In the future, it seems likely that XaaS companies who generate or facilitate content will have to identify as either publishers or platforms. This carries huge legal implications. While tech companies still have a responsibility of care and duty to remove any content that violates federal criminal laws, they currently can’t be held responsible for users spreading misinformation through the platform. However, with a growing requirement for regionalised compliance officers, there will likely be increasing expectations of compliance and regulatory oversight.
Data sovereignty under the spotlight
The swift adoption of cloud computing has put data sovereignty under the spotlight, with countries passing laws to regulate and control data storage and transfer, subjecting data to laws and governance in the territory where they are collected. These laws now reach beyond sectors and carry steep penalties. For example, organisations can be fined up to 20 million euros for failing to comply with General Data Protection Regulation. Additionally, some nations place significant limitations on data transmission, either outside the country of origin or cross-border. Such regulations are forcing XaaS companies to rethink where they store data and move away from global data hubs.
No pride in prejudice
Emerging technologies like IoT (Internet of Things), AI and edge computing are expected to have an impact on the design and marketing of products. However, XaaS companies should consider issues such as bias, which can arise from a range of factors. These include poor algorithm design, bias in sample selection and design and data that conforms too closely to broad stereotypes and fails to take into account an organisation’s or individual’s unique profile. Sector players can consider two main methodologies to help reduce bias: consequence scanning and training on ethical principles and bias.

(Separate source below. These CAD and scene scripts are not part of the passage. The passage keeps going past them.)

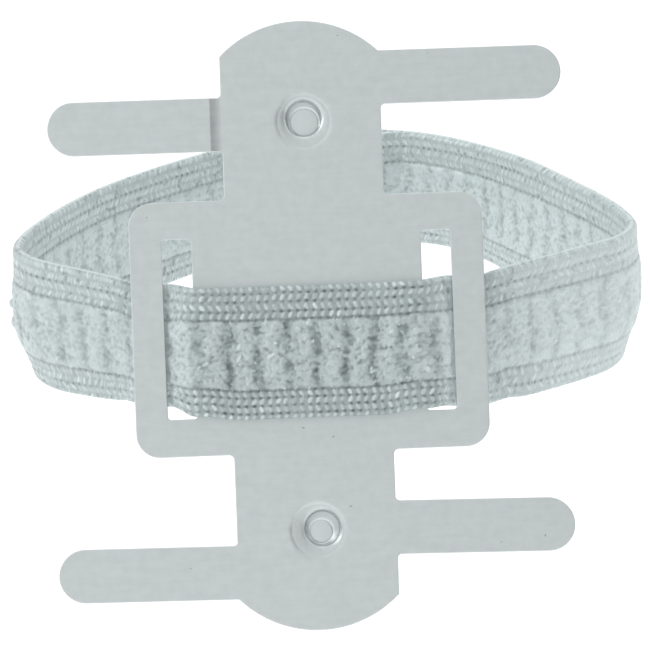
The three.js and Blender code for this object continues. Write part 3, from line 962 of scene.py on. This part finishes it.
def pull_tufts(cloth):
    for station, height, size, rise in TUFTS:
        cloth.stamp(station + LOOP_LENGTH - LAP_START, height, size, 0.8 * size, 0.4, rise,
                    PILE_TONE.plain, PILE.ground - 0.05)


def weave_cloth():
    cloth = Cloth(11)
    for middle, side in ((0.0, 1), (2 * RIM, -1)):
        lay_border_bed(cloth, middle, side)
        stitch_border(cloth, middle, side)
        loop_pile(cloth, middle, side)
    pull_tufts(cloth)
    return cloth


def lap_start(station):
    """0 where the lap's inner layer ends, 1 once it is at its full thickness."""
    return smoothstep(station, LAP_START, LAP_START + LAP_FEATHER.length)


def lap_step(station):
    """How far the inner layer of the lap is set in from the band's middle line."""
    ramp = smoothstep(station, LAP_START + LAP_LENGTH, LAP_START + LAP_LENGTH + LAP_RAMP)
    step = LAP_FEATHER.step + (LAP_STEP - LAP_FEATHER.step) * lap_start(station)
    return -step * (1 - ramp)


def cloth_surface(cloth):
    """Positions, depth, tone and flat places of every vertex of the band."""
    out, height, n_out, n_height = section(cloth.around * np.ones_like(cloth.along))
    station = LAP_START + cloth.along * np.ones_like(out)
    relief = soften(cloth.relief, 0.05, 0.06)
    ends = np.minimum(cloth.along, CLOTH_LENGTH - cloth.along)
    rounding = np.sqrt(1 - (1 - np.clip(ends / 0.3, 0, 1)) ** 2)
    thickness = (0.25 + 0.75 * rounding) * (
        LAP_FEATHER.press + (1 - LAP_FEATHER.press) * lap_start(station))
    out = (out + n_out * relief) * thickness
    height = height + n_height * relief
    placed = place_on_loop(station, out + lap_step(station), height)
    near = soften(relief, 0.22, 0.26)
    wide = soften(relief, 1.0, 1.0)
    centred = from_front(station)
    right = swell(centred, RIGHT_SIDE)
    calm = 1 - HOLLOW_SHADE.calm * right * smoothstep(n_out, *OUTER_FACE)
    contrast = relaxed(HOLLOW_SHADE.contrast, cloth.slack) * calm
    # depth is painted shade: low where the relief lies below its surroundings, and lowered further by
    # the shade field.
    depth = HOLLOW_SHADE.plain + contrast * ((relief - near) / HOLLOW_SHADE.near + (near - wide) / HOLLOW_SHADE.wide)
    depth = np.clip(depth, HOLLOW_SHADE.least, 1) * (1 - cloth.shade * calm)
    # Painted light: pale raises the tone on the inner face, on the right side and in the slots.
    slot = swell(np.abs(centred), SLOT_LIGHT) * np.where(centred > 0, SLOT_LIGHT.right, SLOT_LIGHT.left)
    pale = np.maximum(smoothstep(-n_out, *OUTER_FACE), np.maximum(right, slot))
    tone = CLOTH_TONE.plain + (cloth.tone - PILE_TONE.plain) * calm
    tone += CLOTH_TONE.right * right + CLOTH_TONE.pale * pale + CLOTH_TONE.relaxed * cloth.slack
    tone += relaxed(CLOTH_TONE.specks, cloth.slack) * cloth.grain(0.08, 0.1)
    flat = np.stack(np.broadcast_arrays(station, cloth.around, 0), axis=-1)
    return placed, depth, tone, flat


def end_cap(ring, flip):
    """Faces across one end of the band, in steps from its upper rim down to its lower one."""
    quarter = int(round(RIM / ACROSS))
    down = np.arange(COLUMNS // 2 + 1)
    outer, inner = ring[(quarter - down) % COLUMNS], ring[(quarter + down) % COLUMNS]
    for k in range(COLUMNS // 2):
        corners = [inner[k], inner[k + 1], outer[k + 1], outer[k]]
        face = [int(v) for i, v in enumerate(corners) if v not in corners[:i]]
        yield face[::-1] if flip else face


def band_piece(name, surface, start, end, material):
    """A closed length of band between two stations of the cloth."""
    placed, depth, tone, flat = surface
    first, last = (int(round((s - LAP_START) / ALONG)) for s in (start, end))
    window = slice(first, last + 1)
    index = np.arange((last - first + 1) * COLUMNS).reshape(-1, COLUMNS)
    right = np.roll(index, -1, axis=1)
    sides = np.stack([index[:-1], index[1:], right[1:], right[:-1]], axis=-1).reshape(-1, 4)
    faces = sides.tolist() + list(end_cap(index[0], False)) + list(end_cap(index[-1], True))
    mesh = bpy.data.meshes.new(name)
    mesh.from_pydata((placed[window].reshape(-1, 3) * MM).tolist(), [], faces)
    store(mesh, "flat", flat[window].reshape(-1, 3))
    store(mesh, "depth", depth[window].ravel())
    store(mesh, "tone", tone[window].ravel())
    smooth_mesh(mesh, 75)
    return new_piece(name, mesh, material)


def make_band(material):
    surface = cloth_surface(weave_cloth())
    length = LOOP_LENGTH
    run = band_piece("strap_front", surface, length - RUN_END, length + RUN_END, material)
    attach(run, "buckle")
    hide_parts("band_front_run")
    for side, name in ((-1, "left"), (1, "right")):
        start, middle, end = (length + side * s for s in (RUN_END, CORNER_END, SIDE_END))
        corner = band_piece("strap_corner_" + name, surface, *sorted((start, middle)), material)
        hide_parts("band_corner_" + name)
        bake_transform(corner)
        flank = band_piece("strap_side_" + name, surface, *sorted((middle, end)), material)
        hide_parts("band_side_" + name)
        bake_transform(flank)
    halves = (("left", LAP_START, length - SIDE_END),
              ("right", length + SIDE_END, LAP_START + CLOTH_LENGTH))
    for name, start, end in halves:
        back = band_piece("strap_back_" + name, surface, start, end, material)
        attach(back, "band_back")
        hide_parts("band_back_" + name)


# ---------- the seam

SEAM = Group(pitch=2.0, height=9.0, margin=3.5, radius=0.17, arch=0.2, sides=10, steps=20,
             twist=0.14, twist_pitch=0.55, skin=0.12)


def seam_leg(start, end, side):
    """One stitch of the zigzag: a twisted thread that rises out of the cloth and goes back in."""
    share = np.linspace(0, 1, SEAM.steps + 1)[:, None]
    turn = np.linspace(0, 2 * pi, SEAM.sides, endpoint=False)[None, :]
    station = start[0] + (end[0] - start[0]) * share
    height = start[1] + (end[1] - start[1]) * share
    length = hypot(end[0] - start[0], end[1] - start[1])
    across = np.array([end[1] - start[1], start[0] - end[0]]) / length
    twist = 1 + SEAM.twist * np.cos(2 * turn - 2 * pi * share * length / SEAM.twist_pitch)
    radius = SEAM.radius * twist * np.sqrt(np.clip(1.02 - (2 * share - 1) ** 8, 0.02, 1))
    lift = HALF_THICK + SEAM.skin + SEAM.arch * np.sin(pi * share) ** 0.5
    middle = 0.0 if side > 0 else -LAP_STEP
    spots = station + radius * np.cos(turn) * across[0]
    heights = height + radius * np.cos(turn) * across[1]
    out = middle + side * (lift + radius * np.sin(turn))
    placed = place_on_loop(spots, out, heights)
    flat = np.stack(np.broadcast_arrays(share * length, turn, 0), axis=-1)
    return placed.reshape(-1, 3), flat.reshape(-1, 3)


def make_seam(material):
    """Zigzag thread over both faces of the lap."""
    first, last = LAP_START + SEAM.margin, LAP_START + LAP_LENGTH - SEAM.margin
    corners = int(round((last - first) / (SEAM.pitch / 2)))
    path = [(first + (last - first) * k / corners, SEAM.height / 2 * (-1) ** k)
            for k in range(corners + 1)]
    rings, sides = SEAM.steps + 1, SEAM.sides
    for side, name in ((-1, "inner"), (1, "outer")):
        points, flats, faces = [], [], []
        for start, end in zip(path, path[1:]):
            base = len(points)
            placed, flat = seam_leg(start, end, side)
            points.extend(placed * MM)
            flats.extend(flat)
            faces.extend(strip_faces(base, rings, sides))
            for ring in (base, base + (rings - 1) * sides):
                faces.append(tuple(range(ring, ring + sides)))
        mesh = outward_mesh("seam_" + name, [tuple(p) for p in points], faces)
        store(mesh, "flat", np.array(flats))
        smooth_mesh(mesh, 60)
        piece = new_piece("seam_" + name, mesh, material)
        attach(piece, "band_back")
        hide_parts("lap_stitch_" + name)


# ---------- assembly

make_camera()
make_stage()
make_buckle(steel_material())
make_studs(stud_material())
make_band(cloth_material())
make_seam(thread_material())
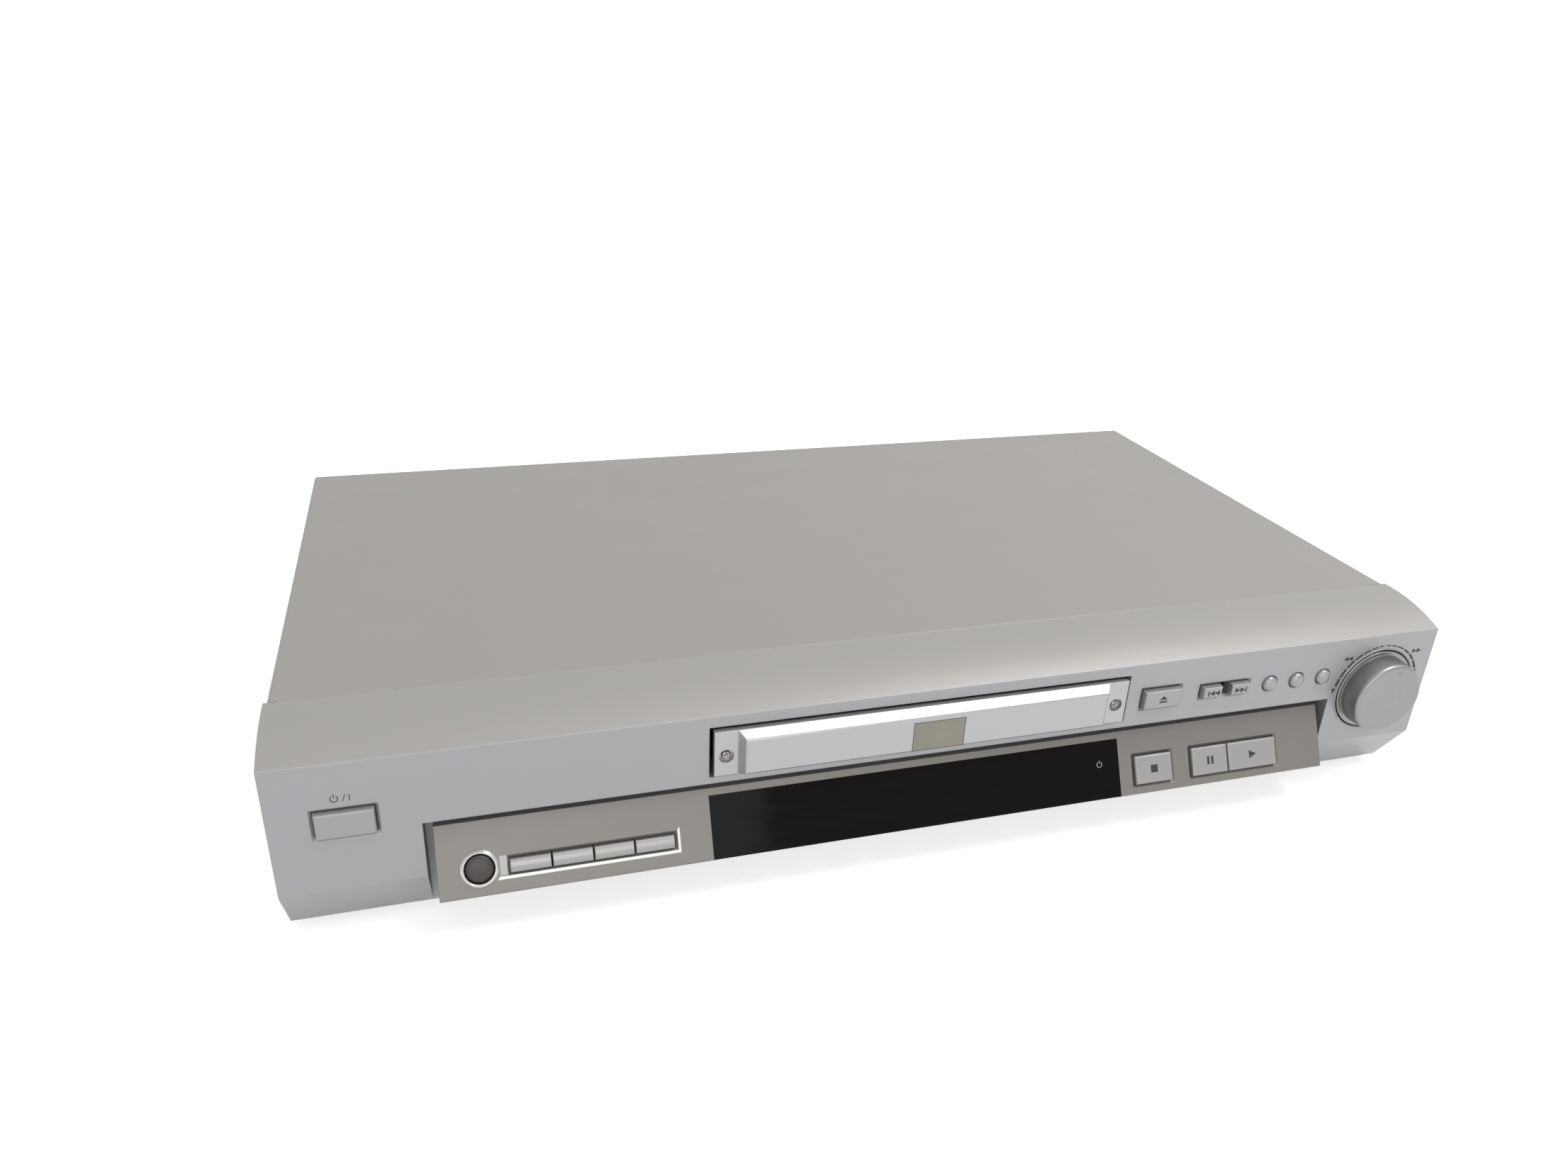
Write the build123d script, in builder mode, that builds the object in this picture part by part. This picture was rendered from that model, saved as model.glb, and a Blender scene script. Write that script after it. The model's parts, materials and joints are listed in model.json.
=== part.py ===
from build123d import *
import math
import os

# A full-width disc player with a loading tray. Lengths are in millimetres.
# x runs to the right of someone facing the player, y runs back, z runs up from the table.
# "Depth" is measured back from the vertical face of the front panel, so what stands proud is negative.

os.makedirs("parts", exist_ok=True)

# ------------------------------------------------------------------ overall sizes
width = 430.0                # front panel, the widest piece
height = 75.0                # table to the top of the cover
face_y = -120.0              # y of the vertical face
foot_height = 4.5
foot_radius = 15.0

running = 0.1                # radial clearance of a shaft in its bearing
slip = 0.3                   # clearance round anything that slides
seam = 0.4                   # visible joint between the front panel and the cover

screw_sides = 6              # small round things are faceted: screws and their holes
post_sides = 8               # posts, bosses and thin shafts
wheel_sides = 12             # wheels, motors and feet
round_sides = 16             # round things that show
large_sides = 40             # the knob and the wells for the discs

# ------------------------------------------------------------------ front panel
wall = 2.5
panel_end = 30.8             # rear edge of the panel
panel_low = 3.5              # underside of the panel
face_low = 22.6              # where the face of the end sections turns under
bevel_depth = 12.0           # depth where that bevel reaches the underside
ridge_z = 69.5               # sharp ridge between the face and the rounded top
crown_depth = 27.0           # depth where the rounded top meets the flat strip

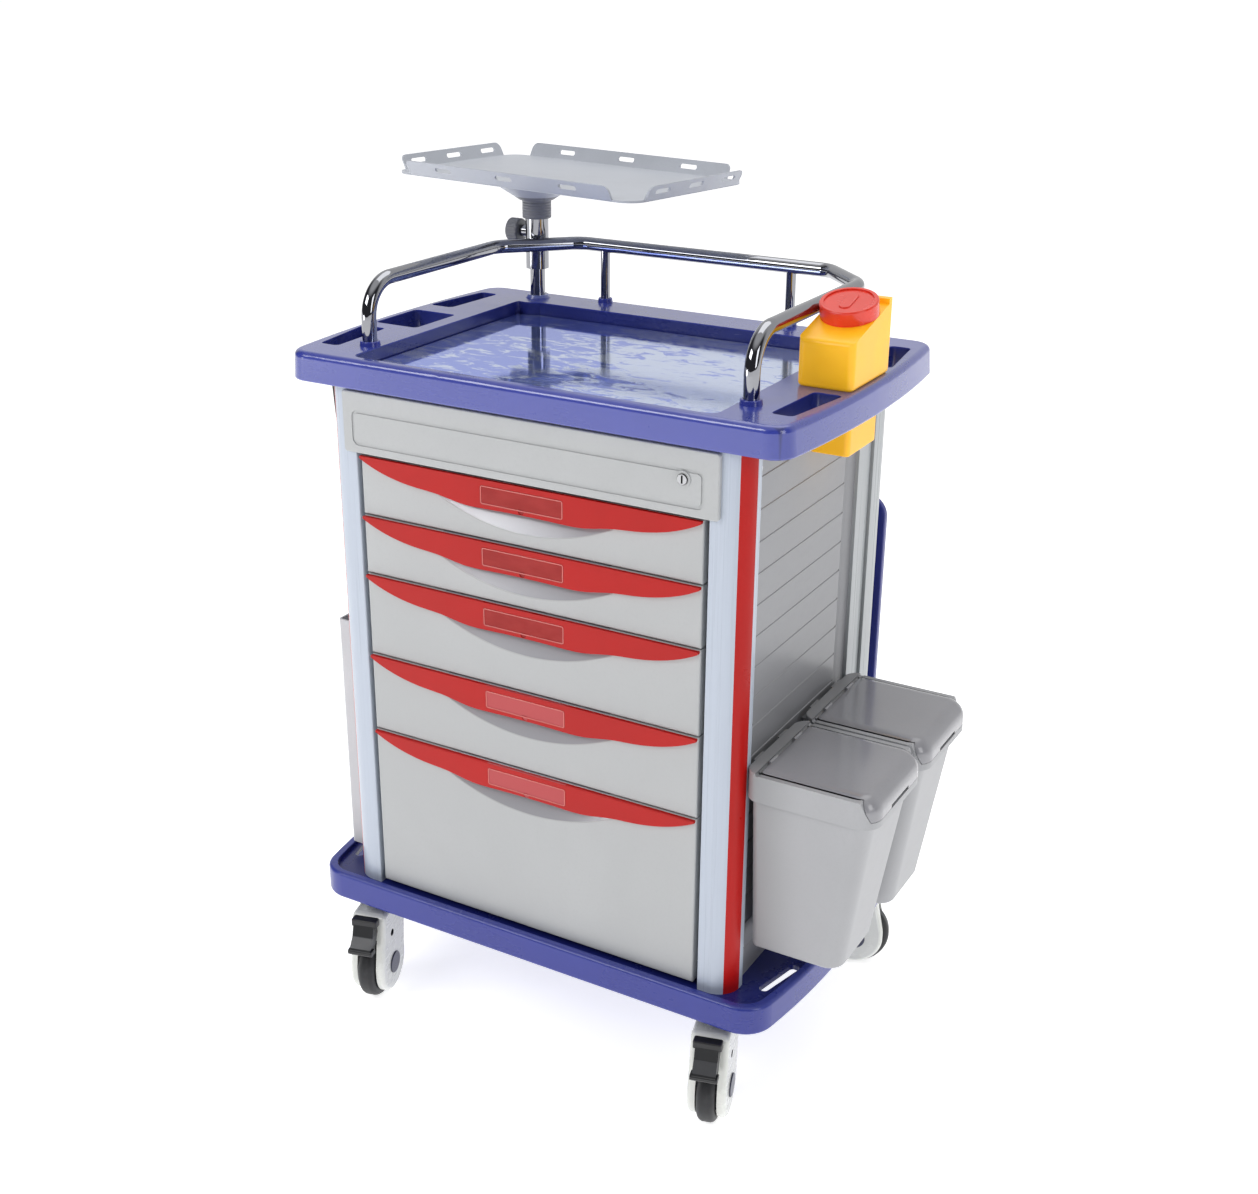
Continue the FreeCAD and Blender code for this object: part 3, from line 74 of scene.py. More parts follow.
# ---- materials ----------------------------------------------------------------------------
class Graph:
    """A node material under construction, with short calls for the usual nodes."""

    def __init__(self, name, place=None, turn=0.0):
        self.material = bpy.data.materials.new(name)
        self.material.use_nodes = True
        self.tree = self.material.node_tree
        self.shader = self.tree.nodes["Principled BSDF"]
        self.place = self.node("ShaderNodeTexCoord").outputs["Object"]
        if place is not None:
            shift = self.node("ShaderNodeVectorMath", operation="SUBTRACT")
            self.join(self.place, shift.inputs[0])
            shift.inputs[1].default_value = place
            spin = self.node("ShaderNodeVectorRotate", rotation_type="Z_AXIS")
            self.join(shift.outputs[0], spin.inputs["Vector"])
            spin.inputs["Angle"].default_value = turn
            self.place = spin.outputs[0]

    def node(self, kind, **settings):
        node = self.tree.nodes.new(kind)
        for key, value in settings.items():
            setattr(node, key, value)
        return node

    def join(self, source, target):
        self.tree.links.new(source, target)

    def feed(self, value, target):
        """Link an output, or set a plain value."""
        if isinstance(value, bpy.types.NodeSocket):
            self.join(value, target)
        elif isinstance(value, tuple) and len(value) == 3 and len(target.default_value) == 4:
            target.default_value = (*value, 1.0)
        else:
            target.default_value = value

    def stretched(self, factors):
        scale = self.node("ShaderNodeVectorMath", operation="MULTIPLY")
        self.join(self.place, scale.inputs[0])
        scale.inputs[1].default_value = factors
        return scale.outputs[0]

    def noise(self, scale, detail=3.0, roughness=0.5, stretch=None, distortion=0.0):
        noise = self.node("ShaderNodeTexNoise")
        self.join(self.stretched(stretch) if stretch else self.place, noise.inputs["Vector"])
        noise.inputs["Scale"].default_value = scale
        noise.inputs["Detail"].default_value = detail
        noise.inputs["Roughness"].default_value = roughness
        noise.inputs["Distortion"].default_value = distortion
        return noise.outputs["Fac"]

    def ramp(self, value, low, high, to_low=0.0, to_high=1.0):
        """Smooth change between two values of the input."""
        span = self.node("ShaderNodeMapRange", interpolation_type="SMOOTHSTEP")
        self.join(value, span.inputs["Value"])
        span.inputs["From Min"].default_value = low
        span.inputs["From Max"].default_value = high
        span.inputs["To Min"].default_value = to_low
        span.inputs["To Max"].default_value = to_high
        return span.outputs["Result"]

    def calc(self, operation, first, second=0.0):
        node = self.node("ShaderNodeMath", operation=operation)
        self.feed(first, node.inputs[0])
        self.feed(second, node.inputs[1])
        return node.outputs[0]

    def mix(self, amount, first, second):
        """Blend of two colours."""
        node = self.node("ShaderNodeMix", data_type="RGBA")
        self.feed(amount, node.inputs[0])
        self.feed(first, node.inputs[6])
        self.feed(second, node.inputs[7])
        return node.outputs[2]

    def blend(self, amount, first, second):
        """Blend of two numbers."""
        node = self.node("ShaderNodeMix", data_type="FLOAT")
        self.feed(amount, node.inputs[0])
        self.feed(first, node.inputs[2])
        self.feed(second, node.inputs[3])
        return node.outputs[0]

    def axes(self):
        """The three coordinates of the place that the material is measured from."""
        split = self.node("ShaderNodeSeparateXYZ")
        self.join(self.place, split.inputs[0])
        return split.outputs[0], split.outputs[1], split.outputs[2]

    def above(self, value, level, soft=0.0001):
        """One above the level, nought below it."""
        return self.ramp(value, level - soft, level + soft)

    def below(self, value, level, soft=0.0001):
        """One below the level, nought above it."""
        return self.ramp(value, level - soft, level + soft, 1.0, 0.0)

    def within(self, value, low, high):
        """One between two levels."""
        return self.calc("MULTIPLY", self.above(value, low), self.below(value, high))

    def both(self, *masks):
        """One where every mask is one."""
        result = masks[0]
        for mask in masks[1:]:
            result = self.calc("MULTIPLY", result, mask)
        return result

    def off_centre(self, value, centre):
        """Distance to either side of a centre plane."""
        return self.calc("ABSOLUTE", self.calc("SUBTRACT", value, centre))

    def radius(self, first, second):
        """Distance from the axis that two coordinates are measured from."""
        first_square = self.calc("MULTIPLY", first, first)
        second_square = self.calc("MULTIPLY", second, second)
        return self.calc("SQRT", self.calc("ADD", first_square, second_square))

    def waves(self, value, pitch):
        """Sine wave along a coordinate, with so many radians to the metre."""
        return self.calc("SINE", self.calc("MULTIPLY", value, pitch))

    def steel(self, marks, dark):
        """Steel colour, darkened where the marks are low."""
        return self.mix(marks, tinted(STEEL, dark), STEEL)

    def bump(self, *layers):
        """Layers of (height output, strength, distance in metres), one over another."""
        normal = None
        for height, strength, distance in layers:
            node = self.node("ShaderNodeBump")
            node.inputs["Strength"].default_value = strength
            node.inputs["Distance"].default_value = distance
            self.join(height, node.inputs["Height"])
            if normal is not None:
                self.join(normal, node.inputs["Normal"])
            normal = node.outputs[0]
        self.join(normal, self.shader.inputs["Normal"])

    def set(self, **values):
        """Values or outputs for the shader, by socket name with underscores for spaces."""
        for key, value in values.items():
            self.feed(value, self.shader.inputs[key.replace("_", " ")])
        return self.material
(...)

Keeping security a priority
When using XaaS tools, it’s essential to have an integrated platform that can swiftly identify security incidents and provide detailed analysis to mitigate the root cause. XaaS customers are faced with further challenges like regulatory and security compliance, disparate legacy systems, technological disruption and a lack of alignment between people and processes. To address regulatory and security compliance, XaaS providers should focus on helping to improve operational efficiency and creating customer-centric, service-oriented strategies.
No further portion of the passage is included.